One of China’s best-known couturiers, Shanghai-based Grace Chen got her start in 1995 at the Fashion Institute of Technology (FIT) in New York, an institution that boasts Michael Kors and Calvin Klein among its alumni. After graduation she worked at fashion houses Zum Zum and Halston, before honing her eveningwear skills at Tadashi Shoji in Los Angeles.
Why is she famous?
In 2009 Chen decided to strike out on her own with a couture label that combined her American design training with her knowledge of the China market. In an interview with the South China Morning Post, she explained that most foreign designers do not understand Chinese people’s body shape, colour tone and aesthetics. “I felt that it was more and more important for me to come back and make clothes for the Chinese people. I can see things more deeply for the Chinese consumer – as well as what is global,” she told the newspaper.
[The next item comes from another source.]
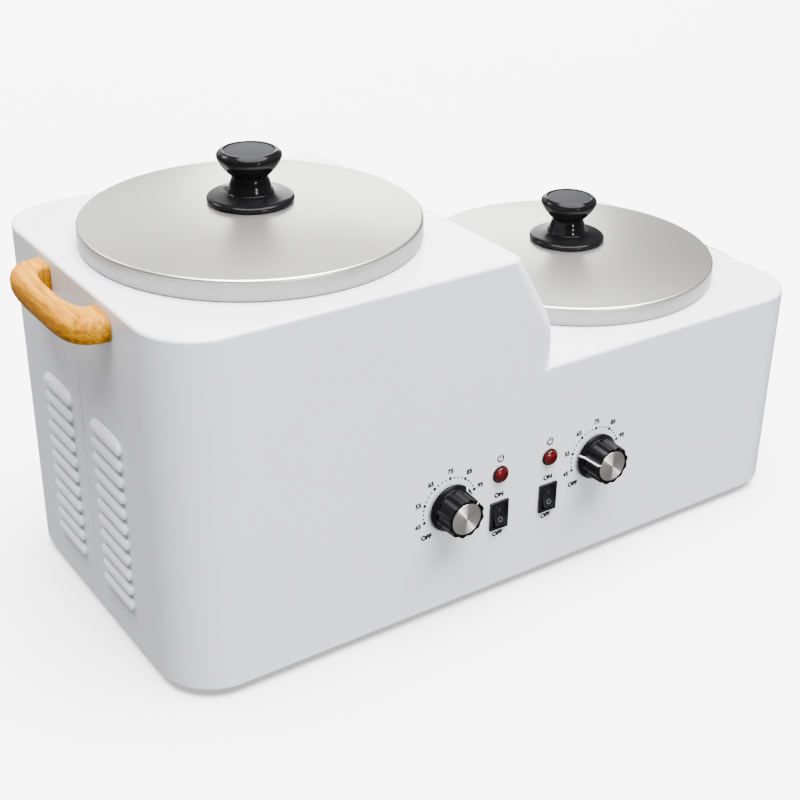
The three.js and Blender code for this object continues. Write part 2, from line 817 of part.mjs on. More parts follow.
// The sensing bulb stands against the well, and its thin tube runs down to the thermostat
function capillary({ side, bandHeight, bulbLength, deck, wellDepth }) {
  const wellX = wellPlace(side);
  const bandTop = deck + seatGap - wellDepth + bandAboveWellBottom + bandHeight;
  const bulbBottom = bandTop + bulbAboveBand;
  const reach = wellRadius + seatGap + bulbRadius;
  const bulbX = wellX - side * reach * Math.cos(bulbAngle);
  const bulbY = -reach * Math.sin(bulbAngle);
  const dialX = panelShift + side * dialSpread;
  const bodyY = frontWall + wall + seatGap + thermostatBossDepth + thermostatDepth / 2;
  const bodyTop = dialHeight + thermostatTall / 2 + seatGap;
  const path = new THREE.CatmullRomCurve3([
    new THREE.Vector3(dialX, bodyY, bodyTop),
    new THREE.Vector3(dialX, bodyY, bodyTop + capillaryRise),
    new THREE.Vector3(bulbX, bulbY, bulbBottom - capillaryRise),
    new THREE.Vector3(bulbX, bulbY, bulbBottom + bulbRadius),
  ]);
  const shape = new THREE.Shape();
  shape.absarc(0, 0, capillaryRadius, 0, 2 * Math.PI);
  const tube = new THREE.ExtrudeGeometry(shape, {
    extrudePath: path, steps: capillarySteps, curveSegments: capillarySides,
  });
  const bulb = rod(bulbRadius, bulbLength).translate(bulbX, bulbY, bulbBottom);
  return join(solid(tube), solid(bulb));
}

function ringNut() {
  const hex = new THREE.CylinderGeometry(nutRadius, nutRadius, nutThickness, 6)
    .rotateX(Math.PI / 2)
    .translate(0, 0, nutThickness / 2);
  const bore = rod(bushingRadius + seatGap, nutThickness + 2 * cutOverrun, smallSegments);
  return cut(solid(hex), solid(bore.translate(0, 0, -cutOverrun)));
}

// Bezel and body of a rocker switch, made along +Z with the panel's outer face at z = 0
function switchFrame() {
  const bezel = prism(roundedRectangle(switchWidth, switchTall, bezelEdge), bezelThickness, 1);
  const body = new THREE.BoxGeometry(switchBodyWidth, switchBodyTall, switchBodyDepth)
    .translate(0, 0, seatGap + bezelThickness / 2 - switchBodyDepth / 2);
  const face = seatGap + bezelThickness;
  const pocket = new THREE.BoxGeometry(pocketWidth, pocketTall, pocketDepth + cutOverrun)
    .translate(0, 0, face + (cutOverrun - pocketDepth) / 2);
  const across = switchBodyWidth + 2 * cutOverrun;
  const bore = toSide(rod(trunnionRadius + seatGap, across, trunnionSegments), 1)
    .translate(-across / 2, 0, -rockerPivotDepth);
  return cut(
    join(solid(bezel.translate(0, 0, seatGap)), solid(body)), solid(pocket), solid(bore),
  );
}

// The rocker's side outline, dished in front, extruded across; its pivot is the origin
function rocker() {
  const half = rockerTall / 2;
  const shape = new THREE.Shape();
  shape.moveTo(0, rockerDishOut);
  shape.lineTo(half, rockerEndOut);
  shape.lineTo(half, -rockerBackIn);
  shape.lineTo(rockerBelly, -rockerBackIn);
  shape.absarc(0, -rockerBackIn, rockerBelly, 0, -Math.PI, true);
  shape.lineTo(-half, -rockerBackIn);
  shape.lineTo(-half, rockerEndOut);
  const key = prism(shape, rockerWidth).translate(0, 0, -rockerWidth / 2);
  const across = pocketWidth + 2 * trunnionOut;
  const trunnion = rod(trunnionRadius, across, trunnionSegments).translate(0, 0, -across / 2);
  return join(solid(key), solid(trunnion)).rotate([0, -90, 180]);
}

// Lamp barrel and bezel, made along +Z with the panel's outer face at z = 0
function lampHolder() {
  const face = seatGap + lampBezelThickness;
  const barrel = rod(lampBarrelRadius, lampBarrelDepth + face, smallSegments);
  return cut(
    join(
      solid(turned([
        [0, seatGap], [lampBezelRadius, seatGap], [lampBezelRadius, face / 2],
        [lampBezelRadius - lampBezelThickness / 2, face], [0, face],
      ], knobSegments)),
      solid(barrel.translate(0, 0, -lampBarrelDepth)),
    ),
    solid(rod(lampPocketRadius, lampPocketDepth + cutOverrun, smallSegments)
      .translate(0, 0, face - lampPocketDepth)),
    solid(rod(lampBoreRadius, lampBoreDepth + cutOverrun).translate(0, 0, face - lampBoreDepth)),
  );
}

function lampLens() {
  return solid(turned([
    [0, -lensStemDepth], [lensStemRadius, -lensStemDepth], [lensStemRadius, 0], [lensRadius, 0],
    ...lensOutlineShares.map(([out, up]) => [out * lensRadius, up * lensHeight]),
    [0, lensHeight],
  ], smallSegments));
}

// The inlet's outline has its two upper corners cut off
function inletOutline(width, tall, chamfer) {
  const x = width / 2;
  const y = tall / 2;
  return new THREE.Shape([
    [-x, -y], [x, -y], [x, y - chamfer], [x - chamfer, y], [chamfer - x, y], [-x, y - chamfer],
  ].map(([px, py]) => new THREE.Vector2(px, py)));
}

// Mains inlet, made along +Z with the wall's outer face at z = 0
function inlet() {
  const face = seatGap + inletFlangeThickness;
  const flange = prism(
    roundedRectangle(inletFlangeWidth, inletFlangeTall, inletFlangeCorner),
    inletFlangeThickness, 3,
  );
  const body = prism(
    inletOutline(inletBodyWidth, inletBodyTall, inletChamfer), inletBodyDepth, 1,
  );
  const socket = prism(
    inletOutline(inletSocketWidth, inletSocketTall, inletChamfer), inletSocketDepth + cutOverrun, 1,
  );
  const tools = [solid(socket.translate(0, 0, face - inletSocketDepth))];
  for (const [x, y] of pinPlaces) {
    const slot = block(pinWidth + 2 * seatGap, pinTall + 2 * seatGap, inletBodyDepth);
    tools.push(solid(slot.translate(x, y, face - inletSocketDepth - inletBodyDepth / 2)));
  }
  for (const side of [-1, 1]) {
    tools.push(solid(rod(inletScrewRadius + seatGap, face + cutOverrun)
      .translate(side * inletScrewSpacing, 0, 0)));
    tools.push(solid(turned([
      [0, face - inletScrewHeadRadius - seatGap], [inletScrewHeadRadius + seatGap, face],
      [inletScrewHeadRadius + seatGap, face + cutOverrun], [0, face + cutOverrun],
    ], screwSegments).translate(side * inletScrewSpacing, 0, 0)));
  }
  return cut(
    join(
      solid(flange.translate(0, 0, seatGap)),
      solid(body.translate(0, 0, face - inletBodyDepth)),
    ),
    ...tools,
  );
}

const pinPlaces = [[-pinSpacing, -linePinDrop], [0, earthPinRise], [pinSpacing, -linePinDrop]];
const pinNames = ['line', 'earth', 'neutral'];

function inletPin() {
  const pin = block(pinWidth, pinTall, pinOut + pinIn);
  const bottom = seatGap + inletFlangeThickness - inletSocketDepth;
  return solid(pin.translate(0, 0, bottom - pinIn));
}

function inletScrew() {
  const face = seatGap + inletFlangeThickness;
  return solid(turned([
    [0, face - inletScrewLength], [inletScrewRadius, face - inletScrewLength],
    [inletScrewRadius, face - inletScrewHeadRadius + inletScrewRadius],
    [inletScrewHeadRadius, face], [0, face],
  ], screwSegments));
}

// A strip of terminals, with a notch between each pair of poles
function terminalBlock() {
  const pitch = (blockLength - blockWall) / blockPoles;
  let strip = solid(block(blockLength, blockWidth, blockTall));
  for (let pole = 0; pole < blockPoles; pole += 1) {
    const x = blockWall - blockLength / 2 + (pole + 1 / 2) * pitch - blockWall / 2;
    for (const side of [-1, 1]) {
      const notch = block(pitch - blockWall, blockWidth / 2, blockTall);
      strip = cut(strip, solid(notch.translate(
        x, side * (blockWidth / 2), blockTall - blockNotch,
      )));
    }
    strip = cut(strip, solid(rod(blockWall, blockTall / 2 + cutOverrun, screwSegments)
      .translate(x, 0, blockTall / 2)));
  }
  return strip;
}

// Assembly: the fixed shell first, then each warming station with what lifts and turns on it
const warmer = new THREE.Group();
warmer.position.y = middleShift;
const shell = new THREE.Group();
shell.position.z = caseBottom;
warmer.add(shell);
shell.add(piece('casing', casing(), whiteEnamel));
shell.add(piece('base_plate', basePlate(), galvanised));

function place(mesh, x, y, z) {
  mesh.position.set(x, y, z);
  return mesh;
}

for (const [name, x, y] of corners) {
  const [px, py] = cornerPlace(x, y);
  warmer.add(place(piece(`foot_${name}`, foot(), blackRubber), px, py, 0));
  const footScrew = solid(screw(
    footScrewRadius, footScrewHeadRadius, footScrewHeadHeight, footScrewLength,
  ));
  const seat = footRecessDepth - seatGap;
  warmer.add(place(piece(`foot_screw_${name}`, footScrew, steelScrew), px, py, seat));
}

for (const station of stations) {
  const { name, side, deck, wellDepth, bandHeight } = station;
  const tower = new THREE.Group();
  tower.position.set(wellPlace(side), 0, deck);
  shell.add(tower);
  tower.add(piece(`${name}_well`, well(wellDepth), brushedAluminium));
  const bandBottom = seatGap - wellDepth + bandAboveWellBottom;
  tower.add(place(piece(`${name}_heater_band`, heaterBand(bandHeight), micaBand), 0, 0, bandBottom));
  const earX = bandInner * Math.sin(bandGapAngle / 2) + bandEarThickness + seatGap;
  const earY = bandInner + bandThickness + bandEarReach / 2;
  const bandScrew = solid(toSide(
    screw(bandScrewRadius, bandScrewHeadRadius, bandScrewHeadHeight, bandScrewLength), 1,
  ));
  tower.add(place(
    piece(`${name}_band_screw`, bandScrew, steelScrew), -earX, earY,
    bandBottom + bandHeight / 2,
  ));
  tower.add(piece(`${name}_pot`, pot(wellDepth), brushedAluminium));
  tower.add(piece(`${name}_lid`, lid(), brushedAluminium));
  const crownTop = seatGap + lidRimHeight + lidCrown;
  tower.add(place(piece(`${name}_lid_knob`, lidKnob(), blackBakelite), 0, 0, crownTop + seatGap));
  const knobScrew = solid(screw(
    knobScrewRadius, knobScrewHeadRadius, knobScrewHeadHeight, knobScrewLength,
  ));
  tower.add(place(
    piece(`${name}_lid_knob_screw`, knobScrew, steelScrew), 0, 0, crownTop - lidWall - seatGap,
  ));
  const handlePiece = piece(`${name}_handle`, handle(side), honeyWood);
  const handleHeight = deck - station.handleDrop;
  const handleY = frontWall + handleMiddleFromFront;
  shell.add(place(handlePiece, side * (caseLength / 2 + seatGap), handleY, handleHeight));
  for (const [end, way] of handleEnds) {
    const bolt = solid(toSide(screw(
      handleScrewRadius, handleScrewHeadRadius, handleScrewHeadHeight, handleScrewLength,
    ), side));
    shell.add(place(
      piece(`${name}_handle_screw_${end}`, bolt, steelScrew),
      side * (caseLength / 2 - wall - seatGap), handlePlaceY(way), handleHeight,
    ));
  }
  const dialX = panelShift + side * dialSpread;
  const inside = frontWall + wall;
  shell.add(place(
    piece(`${name}_thermostat`, turnToFront(thermostat()), galvanised), dialX, inside, dialHeight,
  ));
  const shaft = toFront(rod(
    shaftRadius, wall + dialStandoff + dialBoreDepth - seatGap - shaftEnd,
  ));
  shell.add(place(
    piece(`${name}_dial_shaft`, solid(shaft), steelScrew), dialX, inside - shaftEnd, dialHeight,
  ));
  shell.add(place(
    piece(`${name}_thermostat_nut`, turnToFront(ringNut()), brass),
    dialX, frontWall - seatGap, dialHeight,
  ));
  shell.add(place(
    piece(`${name}_dial_knob`, turnToFront(dialKnob()), blackBakelite),
    dialX, frontWall - dialStandoff, dialHeight,
  ));
  shell.add(place(
    piece(`${name}_dial_cap`, turnToFront(dialCap()), brushedAluminium),
    dialX, frontWall - dialStandoff - dialHeightOut + capThickness, dialHeight,
  ));
  shell.add(piece(`${name}_sensing_bulb`, capillary(station), copper));
  const switchX = panelShift + side * switchSpread;
  shell.add(place(
    piece(`${name}_switch_frame`, turnToFront(switchFrame()), blackNylon),
    switchX, frontWall, switchHeight,
  ));
  const rockerPiece = piece(`${name}_rocker`, rocker(), blackNylon);
  rockerPiece.rotation.x = -rockerTilt;
  shell.add(place(rockerPiece, switchX, frontWall + rockerPivotDepth, switchHeight));
  const lampX = panelShift + side * lampSpread;
  shell.add(place(
    piece(`${name}_lamp_holder`, turnToFront(lampHolder()), blackNylon),
    lampX, frontWall, lampHeight,
  ));
  const lensSeat = seatGap + lampBezelThickness - lampPocketDepth + seatGap;
  shell.add(place(
    piece(`${name}_lamp_lens`, turnToFront(lampLens()), redLens),
    lampX, frontWall - lensSeat, lampHeight,
  ));
}

// Turns a solid made along +Z to point out of the front wall
function turnToFront(body) {
  return body.rotate([90, 0, 0]);
}

// Turns a solid made along +Z to point out of the rear wall, the right way up
function turnToRear(body) {
  return body.rotate([90, 0, 180]);
}

const rear = new THREE.Group();
rear.position.set(inletPlace.x, inletPlace.y, inletPlace.z);
shell.add(rear);
rear.add(piece('mains_inlet', turnToRear(inlet()), blackNylon));
pinPlaces.forEach(([x, y], order) => {
  rear.add(place(piece(`${pinNames[order]}_pin`, turnToRear(inletPin()), brass), -x, 0, y));
});
for (const [name, side] of [['left', -1], ['right', 1]]) {
  rear.add(place(
    piece(`inlet_screw_${name}`, turnToRear(inletScrew()), steelScrew),
    side * inletScrewSpacing, 0, 0,
  ));
}
shell.add(place(
  piece('terminal_block', terminalBlock(), creamNylon),
  0, blockFromMiddle, plateThickness + seatGap,
));

export default warmer;
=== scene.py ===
import math

import bmesh
import bpy
from mathutils import Matrix, Vector


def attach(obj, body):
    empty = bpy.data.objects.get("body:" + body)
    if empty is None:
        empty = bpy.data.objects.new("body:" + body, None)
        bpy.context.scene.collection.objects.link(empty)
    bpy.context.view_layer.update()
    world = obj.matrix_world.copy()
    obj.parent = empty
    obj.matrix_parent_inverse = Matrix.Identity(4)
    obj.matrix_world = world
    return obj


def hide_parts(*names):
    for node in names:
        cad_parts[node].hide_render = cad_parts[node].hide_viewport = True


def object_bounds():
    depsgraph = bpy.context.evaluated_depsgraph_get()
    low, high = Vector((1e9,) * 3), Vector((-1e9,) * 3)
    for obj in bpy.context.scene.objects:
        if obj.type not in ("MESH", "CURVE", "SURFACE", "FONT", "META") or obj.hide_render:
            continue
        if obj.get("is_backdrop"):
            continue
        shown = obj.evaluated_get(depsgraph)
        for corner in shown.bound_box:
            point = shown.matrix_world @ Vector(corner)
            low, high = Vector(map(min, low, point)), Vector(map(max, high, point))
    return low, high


mm = 0.001

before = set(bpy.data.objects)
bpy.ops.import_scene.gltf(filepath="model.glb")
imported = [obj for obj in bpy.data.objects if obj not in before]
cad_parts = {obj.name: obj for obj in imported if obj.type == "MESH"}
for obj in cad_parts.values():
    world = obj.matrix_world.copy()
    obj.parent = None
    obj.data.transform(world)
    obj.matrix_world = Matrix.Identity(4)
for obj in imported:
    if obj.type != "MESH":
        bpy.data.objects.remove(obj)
cadBox = [list(corner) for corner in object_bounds()]
bpy.ops.object.select_all(action="DESELECT")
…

Her designs – classic and tailored – appeal to many A-list celebrities like actress Lin Chi-ling and Liu Xiaoqing, as well as some of the country’s most high-powered politicians. Zhang Qiyue, the Chinese consul-general in New York, and Foreign Ministry spokeswoman Hua Chunying are also Chen’s clients.
Why is she in the news?
With her business growing rapidly, the designer has just hosted a show in Paris, while a flagship store in Shanghai is also in the works. “Our sales exceed those of other Chinese couturiers, apart from Guo Pei [Guo designed the gown singer Rihanna wore for the Met Gala this year]. But in two or three years we might become the biggest in sales terms in the whole of China,” she told the South China Morning Post.
In terms of emerging as a global brand, Chen admits that Chinese designers have some way to go. “From a high-end apparel design perspective, domestic designers still have a lot to improve. Even though Chinese people are quick to learn, there is still a lot of catching up to do when it comes to commercial operations and branding,” she told CBN, a Chinese newspaper.
Nonetheless CBN calls Chen the Coco Chanel of China, although her name in Chinese translates more directly as ‘wild rose’.